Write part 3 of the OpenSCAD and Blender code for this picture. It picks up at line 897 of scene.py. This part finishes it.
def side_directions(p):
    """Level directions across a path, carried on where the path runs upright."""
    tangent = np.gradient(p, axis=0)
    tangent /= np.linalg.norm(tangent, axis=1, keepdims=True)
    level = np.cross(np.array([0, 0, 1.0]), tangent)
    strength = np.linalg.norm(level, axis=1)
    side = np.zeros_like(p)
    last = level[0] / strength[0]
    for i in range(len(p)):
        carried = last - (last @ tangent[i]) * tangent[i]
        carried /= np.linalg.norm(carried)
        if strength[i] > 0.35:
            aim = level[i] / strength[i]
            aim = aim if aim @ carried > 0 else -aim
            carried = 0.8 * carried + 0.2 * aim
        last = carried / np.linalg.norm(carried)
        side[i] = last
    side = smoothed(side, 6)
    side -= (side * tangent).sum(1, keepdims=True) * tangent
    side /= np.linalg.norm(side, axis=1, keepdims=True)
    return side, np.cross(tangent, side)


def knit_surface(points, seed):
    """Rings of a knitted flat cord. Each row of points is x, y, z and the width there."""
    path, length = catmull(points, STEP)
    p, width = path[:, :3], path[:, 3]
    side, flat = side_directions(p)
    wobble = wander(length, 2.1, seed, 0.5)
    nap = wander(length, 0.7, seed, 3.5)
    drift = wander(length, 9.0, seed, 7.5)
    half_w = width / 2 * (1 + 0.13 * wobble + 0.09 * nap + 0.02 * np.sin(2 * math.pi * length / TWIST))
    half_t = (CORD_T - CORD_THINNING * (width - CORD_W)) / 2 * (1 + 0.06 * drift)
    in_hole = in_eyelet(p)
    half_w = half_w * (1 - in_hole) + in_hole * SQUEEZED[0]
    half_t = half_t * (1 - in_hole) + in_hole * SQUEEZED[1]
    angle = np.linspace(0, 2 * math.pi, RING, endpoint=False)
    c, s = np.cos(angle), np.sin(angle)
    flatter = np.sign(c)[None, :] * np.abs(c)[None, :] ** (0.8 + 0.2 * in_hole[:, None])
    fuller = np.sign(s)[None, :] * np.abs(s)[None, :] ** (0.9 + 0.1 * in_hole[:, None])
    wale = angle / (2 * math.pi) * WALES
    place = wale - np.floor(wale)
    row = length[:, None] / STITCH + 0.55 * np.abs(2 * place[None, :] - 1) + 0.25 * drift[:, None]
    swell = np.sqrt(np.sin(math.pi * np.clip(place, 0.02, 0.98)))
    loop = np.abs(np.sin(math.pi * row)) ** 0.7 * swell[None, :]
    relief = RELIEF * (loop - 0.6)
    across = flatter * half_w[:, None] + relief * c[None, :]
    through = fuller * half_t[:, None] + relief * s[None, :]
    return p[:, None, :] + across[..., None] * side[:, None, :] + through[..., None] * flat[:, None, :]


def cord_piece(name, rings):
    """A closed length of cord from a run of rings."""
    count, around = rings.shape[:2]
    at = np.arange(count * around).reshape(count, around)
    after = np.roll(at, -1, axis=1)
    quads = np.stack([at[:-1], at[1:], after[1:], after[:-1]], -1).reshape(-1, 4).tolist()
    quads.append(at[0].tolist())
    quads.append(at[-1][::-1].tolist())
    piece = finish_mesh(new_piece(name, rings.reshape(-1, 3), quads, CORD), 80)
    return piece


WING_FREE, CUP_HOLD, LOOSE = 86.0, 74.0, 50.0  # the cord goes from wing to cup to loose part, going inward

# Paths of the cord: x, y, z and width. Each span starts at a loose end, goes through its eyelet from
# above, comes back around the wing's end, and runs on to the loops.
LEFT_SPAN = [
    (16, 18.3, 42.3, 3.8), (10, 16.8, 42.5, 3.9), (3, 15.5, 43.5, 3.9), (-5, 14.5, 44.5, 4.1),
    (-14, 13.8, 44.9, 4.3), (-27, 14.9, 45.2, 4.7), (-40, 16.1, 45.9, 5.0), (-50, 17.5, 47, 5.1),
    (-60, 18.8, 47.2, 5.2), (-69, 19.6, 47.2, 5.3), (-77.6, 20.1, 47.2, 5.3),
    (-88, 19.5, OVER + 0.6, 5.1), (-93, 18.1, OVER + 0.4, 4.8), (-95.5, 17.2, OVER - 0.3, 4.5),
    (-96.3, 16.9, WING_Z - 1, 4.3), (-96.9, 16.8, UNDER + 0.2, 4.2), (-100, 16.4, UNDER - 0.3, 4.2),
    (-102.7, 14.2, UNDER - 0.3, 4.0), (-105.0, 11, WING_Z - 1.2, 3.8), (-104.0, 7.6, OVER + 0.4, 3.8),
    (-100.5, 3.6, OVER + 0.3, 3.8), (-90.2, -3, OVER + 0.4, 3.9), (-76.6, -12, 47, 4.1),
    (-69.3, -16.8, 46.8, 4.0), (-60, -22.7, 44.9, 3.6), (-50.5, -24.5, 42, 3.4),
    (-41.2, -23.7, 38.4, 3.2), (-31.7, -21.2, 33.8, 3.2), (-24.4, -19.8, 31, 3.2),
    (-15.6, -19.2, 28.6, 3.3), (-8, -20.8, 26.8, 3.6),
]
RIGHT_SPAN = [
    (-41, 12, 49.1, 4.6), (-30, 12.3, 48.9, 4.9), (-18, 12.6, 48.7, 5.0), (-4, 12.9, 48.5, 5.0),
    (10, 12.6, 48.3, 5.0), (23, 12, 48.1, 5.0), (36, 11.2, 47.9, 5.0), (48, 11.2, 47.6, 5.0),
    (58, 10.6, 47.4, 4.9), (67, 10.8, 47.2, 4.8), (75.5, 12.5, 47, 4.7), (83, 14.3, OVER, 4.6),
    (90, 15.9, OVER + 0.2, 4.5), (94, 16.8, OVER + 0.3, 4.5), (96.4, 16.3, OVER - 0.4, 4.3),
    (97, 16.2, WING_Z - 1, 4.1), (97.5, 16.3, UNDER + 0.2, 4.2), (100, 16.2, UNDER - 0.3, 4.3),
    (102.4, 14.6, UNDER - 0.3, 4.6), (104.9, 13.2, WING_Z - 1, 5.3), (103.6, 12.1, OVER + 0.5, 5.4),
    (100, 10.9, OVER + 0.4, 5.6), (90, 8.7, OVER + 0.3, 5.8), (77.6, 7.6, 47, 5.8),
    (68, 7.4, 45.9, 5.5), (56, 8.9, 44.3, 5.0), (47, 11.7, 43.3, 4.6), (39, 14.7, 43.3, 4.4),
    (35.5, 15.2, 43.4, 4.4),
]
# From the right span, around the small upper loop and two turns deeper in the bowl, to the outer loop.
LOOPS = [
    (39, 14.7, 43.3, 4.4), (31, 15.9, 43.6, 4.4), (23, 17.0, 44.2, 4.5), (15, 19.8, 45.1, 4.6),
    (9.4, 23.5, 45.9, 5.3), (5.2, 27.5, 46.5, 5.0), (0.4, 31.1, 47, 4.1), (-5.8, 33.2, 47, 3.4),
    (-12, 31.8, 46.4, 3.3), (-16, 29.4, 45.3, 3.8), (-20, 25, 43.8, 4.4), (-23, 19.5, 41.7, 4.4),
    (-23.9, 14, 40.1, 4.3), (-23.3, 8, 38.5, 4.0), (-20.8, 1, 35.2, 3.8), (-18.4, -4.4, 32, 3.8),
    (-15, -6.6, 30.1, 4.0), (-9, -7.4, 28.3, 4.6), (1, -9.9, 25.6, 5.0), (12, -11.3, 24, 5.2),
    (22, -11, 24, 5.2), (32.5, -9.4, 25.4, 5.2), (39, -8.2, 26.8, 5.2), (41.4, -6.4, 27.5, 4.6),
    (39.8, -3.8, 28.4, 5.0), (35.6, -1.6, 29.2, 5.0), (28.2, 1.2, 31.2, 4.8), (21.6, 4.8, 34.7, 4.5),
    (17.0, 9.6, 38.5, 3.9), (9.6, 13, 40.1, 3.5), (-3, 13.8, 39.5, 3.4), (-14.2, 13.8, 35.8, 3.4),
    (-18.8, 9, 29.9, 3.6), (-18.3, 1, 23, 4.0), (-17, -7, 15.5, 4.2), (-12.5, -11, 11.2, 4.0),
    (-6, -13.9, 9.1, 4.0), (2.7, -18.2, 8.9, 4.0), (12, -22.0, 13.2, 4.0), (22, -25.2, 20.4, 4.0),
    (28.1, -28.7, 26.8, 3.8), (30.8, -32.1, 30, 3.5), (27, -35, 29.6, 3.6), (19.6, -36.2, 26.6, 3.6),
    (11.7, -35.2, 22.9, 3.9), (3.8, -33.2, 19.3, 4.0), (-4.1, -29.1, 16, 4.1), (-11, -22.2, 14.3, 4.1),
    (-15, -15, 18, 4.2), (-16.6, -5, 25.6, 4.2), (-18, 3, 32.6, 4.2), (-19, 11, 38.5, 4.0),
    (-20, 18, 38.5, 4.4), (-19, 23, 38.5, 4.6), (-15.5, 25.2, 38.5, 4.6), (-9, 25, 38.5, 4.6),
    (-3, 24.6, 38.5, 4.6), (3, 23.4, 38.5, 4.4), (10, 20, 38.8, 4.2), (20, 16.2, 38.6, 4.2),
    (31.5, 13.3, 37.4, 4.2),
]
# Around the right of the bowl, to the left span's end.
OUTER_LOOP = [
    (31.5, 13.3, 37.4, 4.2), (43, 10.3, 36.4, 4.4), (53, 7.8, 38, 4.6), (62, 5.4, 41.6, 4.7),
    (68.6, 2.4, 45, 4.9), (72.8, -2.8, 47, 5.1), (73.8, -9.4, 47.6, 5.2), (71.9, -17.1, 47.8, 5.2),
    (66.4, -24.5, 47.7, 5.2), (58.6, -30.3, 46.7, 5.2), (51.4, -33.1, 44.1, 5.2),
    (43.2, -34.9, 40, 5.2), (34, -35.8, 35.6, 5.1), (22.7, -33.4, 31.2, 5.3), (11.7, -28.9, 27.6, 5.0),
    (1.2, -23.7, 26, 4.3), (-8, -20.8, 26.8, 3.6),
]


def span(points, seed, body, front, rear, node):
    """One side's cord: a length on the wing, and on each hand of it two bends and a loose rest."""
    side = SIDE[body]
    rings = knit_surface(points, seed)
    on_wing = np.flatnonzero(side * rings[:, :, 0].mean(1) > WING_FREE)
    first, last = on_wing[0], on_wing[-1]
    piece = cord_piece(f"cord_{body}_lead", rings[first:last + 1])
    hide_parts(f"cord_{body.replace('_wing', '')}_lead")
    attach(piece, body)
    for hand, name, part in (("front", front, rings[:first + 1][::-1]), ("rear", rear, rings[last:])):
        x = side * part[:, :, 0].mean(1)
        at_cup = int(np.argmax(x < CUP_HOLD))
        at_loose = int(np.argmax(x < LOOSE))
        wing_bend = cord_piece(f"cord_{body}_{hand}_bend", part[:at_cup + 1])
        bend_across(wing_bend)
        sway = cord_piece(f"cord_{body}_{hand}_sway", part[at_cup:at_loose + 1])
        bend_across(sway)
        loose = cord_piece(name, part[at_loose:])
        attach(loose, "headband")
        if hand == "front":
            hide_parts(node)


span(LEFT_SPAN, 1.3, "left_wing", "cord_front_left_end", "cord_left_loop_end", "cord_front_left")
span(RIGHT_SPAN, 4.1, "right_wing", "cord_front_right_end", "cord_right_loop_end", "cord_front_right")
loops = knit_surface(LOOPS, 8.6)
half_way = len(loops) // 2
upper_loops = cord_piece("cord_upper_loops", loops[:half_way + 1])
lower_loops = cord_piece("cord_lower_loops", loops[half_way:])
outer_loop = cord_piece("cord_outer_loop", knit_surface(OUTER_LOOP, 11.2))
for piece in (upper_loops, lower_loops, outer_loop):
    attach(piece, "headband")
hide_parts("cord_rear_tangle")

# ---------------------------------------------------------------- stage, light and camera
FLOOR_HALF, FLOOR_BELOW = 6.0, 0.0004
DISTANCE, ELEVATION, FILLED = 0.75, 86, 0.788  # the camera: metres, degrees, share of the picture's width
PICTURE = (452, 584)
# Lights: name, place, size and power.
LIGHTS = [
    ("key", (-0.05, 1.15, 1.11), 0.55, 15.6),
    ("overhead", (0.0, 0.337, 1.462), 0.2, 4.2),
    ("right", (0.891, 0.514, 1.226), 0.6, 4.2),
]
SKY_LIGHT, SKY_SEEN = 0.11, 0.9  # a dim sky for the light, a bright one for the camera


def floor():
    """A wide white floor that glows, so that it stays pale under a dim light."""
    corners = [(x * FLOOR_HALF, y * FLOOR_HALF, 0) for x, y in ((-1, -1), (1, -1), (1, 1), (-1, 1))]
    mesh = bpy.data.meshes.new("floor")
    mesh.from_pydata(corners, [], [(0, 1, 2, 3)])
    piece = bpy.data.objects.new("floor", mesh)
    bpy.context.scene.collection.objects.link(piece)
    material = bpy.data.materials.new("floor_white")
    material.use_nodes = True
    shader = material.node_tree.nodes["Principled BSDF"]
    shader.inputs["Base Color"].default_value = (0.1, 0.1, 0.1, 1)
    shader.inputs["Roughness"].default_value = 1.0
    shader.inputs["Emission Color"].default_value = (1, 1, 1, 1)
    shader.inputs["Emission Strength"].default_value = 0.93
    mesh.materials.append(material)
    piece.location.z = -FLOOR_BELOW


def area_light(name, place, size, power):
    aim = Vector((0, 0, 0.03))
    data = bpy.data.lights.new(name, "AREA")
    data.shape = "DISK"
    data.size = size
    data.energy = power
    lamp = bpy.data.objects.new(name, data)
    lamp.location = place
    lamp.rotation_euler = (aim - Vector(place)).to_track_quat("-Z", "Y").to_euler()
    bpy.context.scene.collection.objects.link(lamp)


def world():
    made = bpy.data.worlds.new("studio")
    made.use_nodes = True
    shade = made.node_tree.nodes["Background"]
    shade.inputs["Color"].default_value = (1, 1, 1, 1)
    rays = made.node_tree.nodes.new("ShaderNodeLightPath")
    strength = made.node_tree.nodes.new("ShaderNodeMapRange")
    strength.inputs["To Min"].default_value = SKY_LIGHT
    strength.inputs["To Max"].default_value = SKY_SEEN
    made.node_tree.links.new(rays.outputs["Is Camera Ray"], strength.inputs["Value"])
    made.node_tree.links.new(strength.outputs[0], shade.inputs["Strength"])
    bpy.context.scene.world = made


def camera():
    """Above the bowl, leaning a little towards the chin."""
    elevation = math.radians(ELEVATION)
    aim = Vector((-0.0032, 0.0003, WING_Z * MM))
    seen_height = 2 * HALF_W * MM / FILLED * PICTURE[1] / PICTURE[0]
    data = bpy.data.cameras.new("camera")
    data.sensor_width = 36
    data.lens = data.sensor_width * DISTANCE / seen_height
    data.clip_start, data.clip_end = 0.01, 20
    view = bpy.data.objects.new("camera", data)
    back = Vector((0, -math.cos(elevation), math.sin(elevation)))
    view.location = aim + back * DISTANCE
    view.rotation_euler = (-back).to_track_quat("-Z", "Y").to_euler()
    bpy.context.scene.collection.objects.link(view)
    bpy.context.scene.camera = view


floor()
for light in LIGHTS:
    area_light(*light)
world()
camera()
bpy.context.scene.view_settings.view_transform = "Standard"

◆ ◆ ◆

§ **WHAT YOU SHOULD DO**
Only the lines from the one with "attach(piece, body)" to the one with "SKY_LIGHT, SKY_SEEN = 0.11, 0.9" are wanted; extract them exactly, both ends included.

§ **RIGHT ANSWER**
    attach(piece, body)
    for hand, name, part in (("front", front, rings[:first + 1][::-1]), ("rear", rear, rings[last:])):
        x = side * part[:, :, 0].mean(1)
        at_cup = int(np.argmax(x < CUP_HOLD))
        at_loose = int(np.argmax(x < LOOSE))
        wing_bend = cord_piece(f"cord_{body}_{hand}_bend", part[:at_cup + 1])
        bend_across(wing_bend)
        sway = cord_piece(f"cord_{body}_{hand}_sway", part[at_cup:at_loose + 1])
        bend_across(sway)
        loose = cord_piece(name, part[at_loose:])
        attach(loose, "headband")
        if hand == "front":
            hide_parts(node)


span(LEFT_SPAN, 1.3, "left_wing", "cord_front_left_end", "cord_left_loop_end", "cord_front_left")
span(RIGHT_SPAN, 4.1, "right_wing", "cord_front_right_end", "cord_right_loop_end", "cord_front_right")
loops = knit_surface(LOOPS, 8.6)
half_way = len(loops) // 2
upper_loops = cord_piece("cord_upper_loops", loops[:half_way + 1])
lower_loops = cord_piece("cord_lower_loops", loops[half_way:])
outer_loop = cord_piece("cord_outer_loop", knit_surface(OUTER_LOOP, 11.2))
for piece in (upper_loops, lower_loops, outer_loop):
    attach(piece, "headband")
hide_parts("cord_rear_tangle")

# ---------------------------------------------------------------- stage, light and camera
FLOOR_HALF, FLOOR_BELOW = 6.0, 0.0004
DISTANCE, ELEVATION, FILLED = 0.75, 86, 0.788  # the camera: metres, degrees, share of the picture's width
PICTURE = (452, 584)
# Lights: name, place, size and power.
LIGHTS = [
    ("key", (-0.05, 1.15, 1.11), 0.55, 15.6),
    ("overhead", (0.0, 0.337, 1.462), 0.2, 4.2),
    ("right", (0.891, 0.514, 1.226), 0.6, 4.2),
]
SKY_LIGHT, SKY_SEEN = 0.11, 0.9  # a dim sky for the light, a bright one for the camera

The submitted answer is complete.